Quando posso fico na parte de frente, antes de pagar a passagem e passar pela catraca. Quando há vagas, sento em uma das cadeiras e fico perto daquela do cobrador, de onde vejo mais passageiros entrando, indo para os fundos e desaparecendo na multidão criada por vinte ou trinta pessoas na parte de trás do coletivo. Se não houver lugar na parte da frente ou se o ônibus estiver cheio, vou para o fundo e me apoio em qualquer barra, improvisando pegadas até achar um microespaço para chamar de meu até chegar no ponto em que desço.

Quem desce apenas em pontos finais e consegue um espaço vago quase sempre encosta a cabeça na janela e cochila, uma soneca de quinze minutos pode fazer milagres, ainda que em ritmo sacolejante. Há quem prefira ver qualquer porcaria no smartphone ou as falar em uma ligação, às vezes compartilhada involuntariamente com os demais passageiros, cuja reação é, se houver, um olhar azedo a quem fala tão alto. Há quem deite um livro nos joelhos ou faça da mochila um apoio à viagem nas paginas, se isolando sem briga das pessoas ao redor durante o trajeto, pois após desembarcar e chegar no destino, provavelmente terá o silêncio interrompido à força. Os livros variam de ficções até apostilas, nos quais se veem riscos de lápis a espera de mais riscos quando seu dono ou dona estiver estudando. Mas na maioria das vezes os passageiros apenas olham para fora do ônibus, e não há estudo que diga onde suas mentes de fato estão.

Talvez essa aparente distração explique tantos apertos em um espaço tão pequeno, pois se você ler em algum canto que cabem 40 pessoas em um ônibus pelo menos 50 ficam confortavelmente socadas durante o trajeto – 60 nos horários de pico. E na maioria das vezes não facilitam nem para si, pior ainda se carregarem bagagens pesadas ou volumosas, mas paciência e o importante é que a culpa é sempre do outro – tipo aquele cara do fiat que cortou um sinal vermelho bem na frente do ônibus e forçou o motorista a uma freada brusca.
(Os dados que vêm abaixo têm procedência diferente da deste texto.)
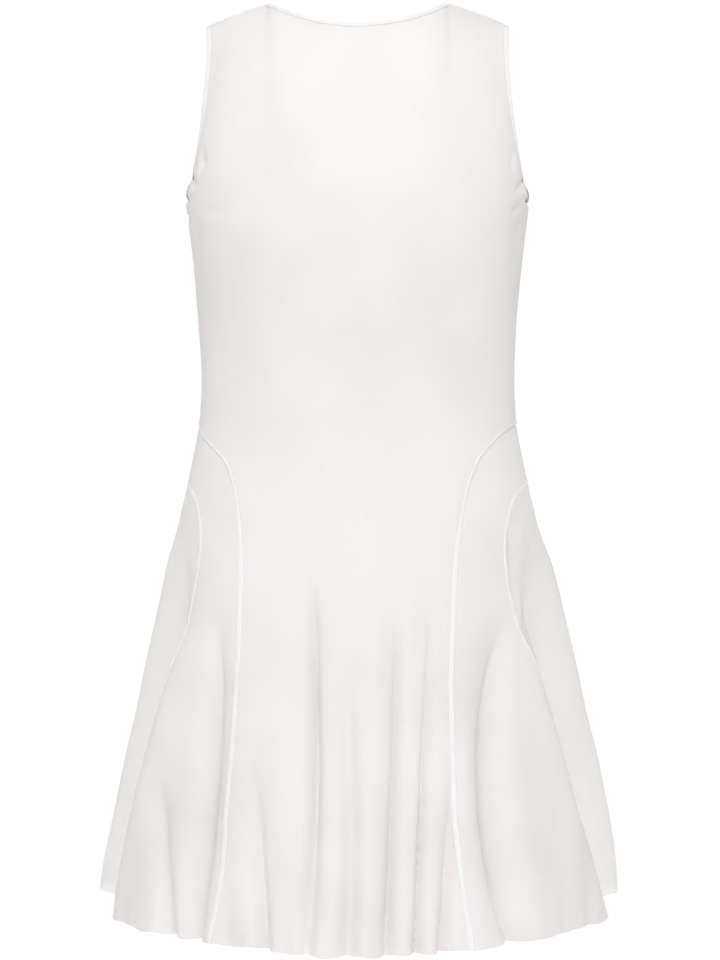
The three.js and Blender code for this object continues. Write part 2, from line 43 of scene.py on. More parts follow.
# ---- the garment's surface: the same sizes as the solids ---------------------
Z_UNDER, Z_HEM = -174.0, -848.0
Z_ARCH_A, Z_ARCH_B = -383.0, -437.0
NECK_HALF, NECK_TOP = 83.0, 11.4
TIP_X, TIP_Z = 142.0, -11.0
BACK_NECK = dict(depth=31.6, reach=58.0, curve=1.6, lean=1.1)
FRONT_NECK = dict(depth=116.0, reach=88.0, curve=0.72, lean=0.85)
U_NECK = 0.6

# height, half width, depth of back and of front, squareness of back and front
SECTIONS = np.array([
    (-174, 161.5, 107.5, 113, 2.30, 2.30),
    (-212, 156.5, 106, 121, 2.30, 2.25),
    (-250, 152.5, 102.5, 122.5, 2.25, 2.20),
    (-290, 148.8, 97, 115, 2.20, 2.20),
    (-343, 146.5, 91.5, 104, 2.15, 2.20),
    (-383, 148.5, 91.5, 102.5, 2.15, 2.20),
    (-420, 155.5, 94.5, 104.5, 2.15, 2.20),
    (-470, 165.5, 102, 110, 2.15, 2.20),
    (-530, 173, 114, 119.5, 2.10, 2.15),
    (-600, 180, 129, 131, 2.05, 2.12),
    (-680, 190, 145, 144, 1.98, 2.10),
    (-760, 202, 161, 157, 1.90, 2.10),
    (-848, 216, 177, 170, 1.85, 2.10),
], float)[::-1]

# name; angle at the top, half way and at the hem (from centre back, + towards
# +X); height where it starts; how far out half way and at the hem; width in
# degrees; how far its lips close over
FOLDS = [
    ("back_centre", 19, 13.5, 8, -470, -9, -9, 4.6, 2.5),
    ("back_centre_left", -5, -2, -3, -540, -6, -5, 4.8, 0),
    ("back_left", -22, -15.5, -14.5, -480, -9, -4, 6, 0),
    ("back_right", 33, 24, 17.5, -480, -5, -7, 3.2, 1.5),
    ("back_right_low", 34, 29.5, 25, -640, -4, -6, 3, 1),
    ("right_band", 62, 46, 48.5, -530, -12, -8, 4.6, 3),
    ("left_low", -37, -32.5, -28.5, -640, -4, -5, 4, 0),
    ("left_seam_low", -45, -43, -39, -740, -2, -4, 2.6, 0),
    ("left_band", -58, -52, -52.5, -520, -9, -8, 4, 3),
    ("left_outer", -72, -68, -61, -660, -4, -6, 3, 0),
    ("left_hollow", -40, -38, -36, -600, -2, -7, 13, 0),
    ("right_near_flute", 70, 77, 92.5, -540, 19, 36, 6.5, 0),
    ("right_deep", 80, 86, 101, -455, -38, -56, 7.6, 4),
    ("right_far_flute", 98, 109, 115, -440, 49, 87, 10.5, 0),
    ("left_near_flute", -70, -79, -94, -550, 23, 37, 6.5, 0),
    ("left_deep", -80, -88, -101, -455, -36, -56, 7.6, 4),
    ("left_far_flute", -98, -110, -120, -440, 43, 92, 11.5, 0),
    ("front_right_a", 134, 136, 138, -500, -10, -16, 5, 2),
    ("front_right_b", 148, 153, 156, -560, -6, -8, 4, 0),
    ("front_right_c", 162, 167, 170, -500, -8, -9, 4.6, 1.5),
    ("front_left_c", 188, 185, 184, -590, -6, -7, 4.2, 0),
    ("front_left_b", 207, 202, 199, -480, -9, -8, 5.2, 0),
    ("front_left_a", 224, 220, 216, -540, -9, -14, 4.6, 2),
]
# Finer falls of the same cloth, on this model only.
FINE_FOLDS = [
    ("t1", 19.6, 14.0, 8.5, -520, -8.0, -8.5, 1.6, 1.2),
    ("t2", -5.4, -2.4, -3.3, -585, -7.0, -10.5, 2.0, 0.8),
    ("t3", -22.5, -16.0, -15.0, -495, -10.5, -5.5, 1.6, 0.8),
    ("t4", 33.4, 24.4, 17.9, -520, -6.5, -9.0, 1.15, 1.0),
    ("t5", 34.3, 29.8, 25.3, -680, -6.0, -9.5, 1.4, 0.6),
    ("t6", 62.4, 46.4, 48.9, -550, -12.0, -11.0, 1.9, 2.0),
    ("t7", -37.4, -32.8, -28.8, -670, -5.5, -9.0, 1.5, 0.6),
    ("t8", -58.4, -52.4, -52.9, -550, -11.5, -11.5, 1.9, 2.0),
    ("t9", -72.4, -68.4, -61.4, -690, -7.0, -9.5, 1.7, 0),
    ("t10", 136.4, 138.2, 140.4, -540, -7.2, -8.5, 2.17, 0.8),
    ("t11", 150, 155, 158, -600, -4.4, -6.1, 2.03, 0),
    ("t12", 164, 169, 172, -550, -5.6, -6.8, 2.03, 0.6),
    ("t13", 188, 185, 184, -620, -4.8, -5.8, 2.03, 0),
    ("t14", 207, 202, 199, -520, -6.4, -6.8, 2.17, 0.6),
    ("t15", 224, 220, 216, -580, -6.0, -7.8, 2.17, 0.8),
    ("b1", 12, 10, 11.5, -700, -0.8, -2.2, 2.0, 0),
    ("b2", 3, 4, 3, -640, 1.2, 2.4, 3.0, 0),
    ("b3", -10, -9, -8.5, -680, 1.2, 2.4, 2.8, 0),
    ("b4", -20, -21, -21.5, -720, -0.8, -2.0, 2.2, 0),
    ("b5", 21, 20, 20.6, -700, 1.0, 2.2, 2.0, 0),
    ("b6", 39, 38.5, 38, -690, 1.0, 2.6, 2.6, 0),
    ("b7", 54, 55, 57, -640, 1.5, 3.0, 3.2, 0),
    ("b8", 66, 68, 70, -700, -1.2, -3.2, 3.0, 0),
    ("b9", 77, 79, 81, -650, -1.5, -3.4, 2.4, 0),
    ("b10", -47, -48, -48, -690, 1.2, 2.4, 2.2, 0),
    ("b11", -60, -59, -57, -640, 1.2, 2.2, 2.6, 0),
    ("b12", -78, -80, -82, -650, -1.5, -3.2, 2.6, 0),
    ("f1", 128, 129, 130, -640, 1.6, 3.2, 3.2, 0),
    ("f2", 143, 145, 147, -600, 1.6, 3.4, 3.6, 0),
    ("f3", 158, 160, 163, -650, 1.4, 3.0, 3.0, 0),
    ("f4", 174, 176, 177, -620, 1.6, 3.2, 3.6, 0),
    ("f5", 195, 193, 191.5, -660, 1.4, 3.0, 3.0, 0),
    ("f6", 214, 210, 207, -620, 1.6, 3.4, 3.4, 0),
    ("f7", 231, 229, 227, -640, 1.6, 3.2, 3.0, 0),
]
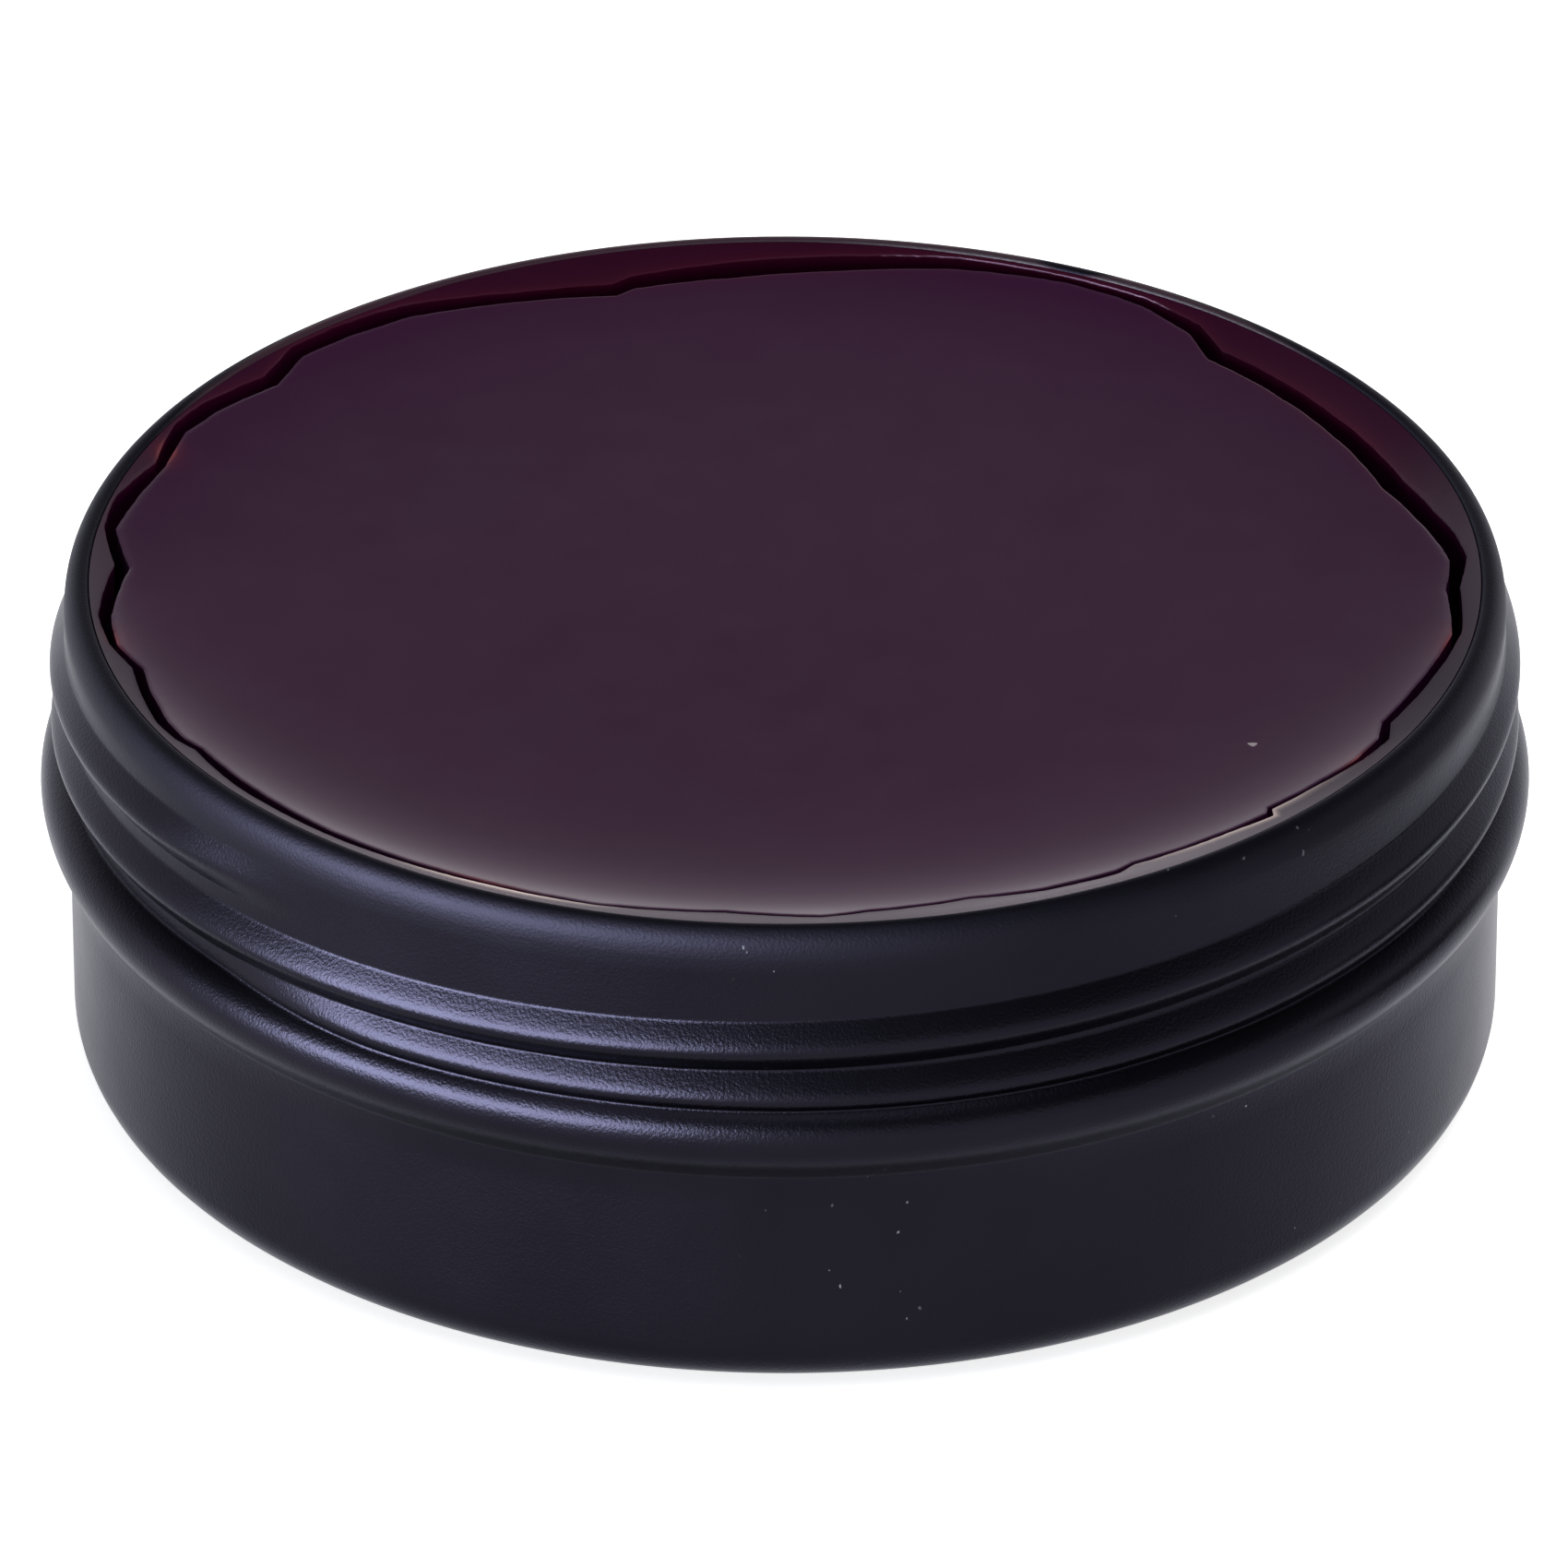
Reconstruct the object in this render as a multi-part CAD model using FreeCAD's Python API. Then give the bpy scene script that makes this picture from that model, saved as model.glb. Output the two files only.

Aliás, motoristas e cobradores talvez sejam as versões sobre rodas de Dom Quixote. Em apenas mais uma cidade que viveu seu boom de carros novos nas ruas mas nunca viu anúncio de fábrica de rua, transportar pessoas em paz é um ato de heroísmo. As linhas que costumo pegar são tranquilas, embora eu já tenha visto um motorista desligar o ônibus, indiferente ao rush matinal em plena avenida lotada, pois ele e o cobrador notaram que alguém entrou pela porta de trás e nada de motor ligado enquanto o cara não descesse – e nem a simpatia de alguns passageiros os fez mudar de ideia.

Como nada faz mudar de ideia, alguns condutores apressados que parecem ter saído da garagem a 60Km/H, achando que sua responsabilidade é conduzir coisas em vez de gente. Que dependendo do lugar é pacífica e até compartilha de algumas sensações dos motoristas e cobradores, mas de outras cantos faz do transporte um inferno, perturbando o sossego alheio ou pulando por cima da catraca, às vezes até indiferente se um dos seus desmaia no chão do ônibus devido a um abuso, que talvez seja o menor de seus problemas naquele breve momento.

Essa Curitiba que vive dentro dos ônibus é uma coleção de brevidades contraditórias, onde definições absolutas cedem lugar a quem entrar primeiro – anjos ou demônios, você pode chamar como achar melhor. Na saída, principalmente se for à noite e você estiver voltando para casa, ambos podem descer contigo e acenar visualmente para o cobrador, que retribuirá o aceno enquanto espera mais passageiros repetirem o ciclo.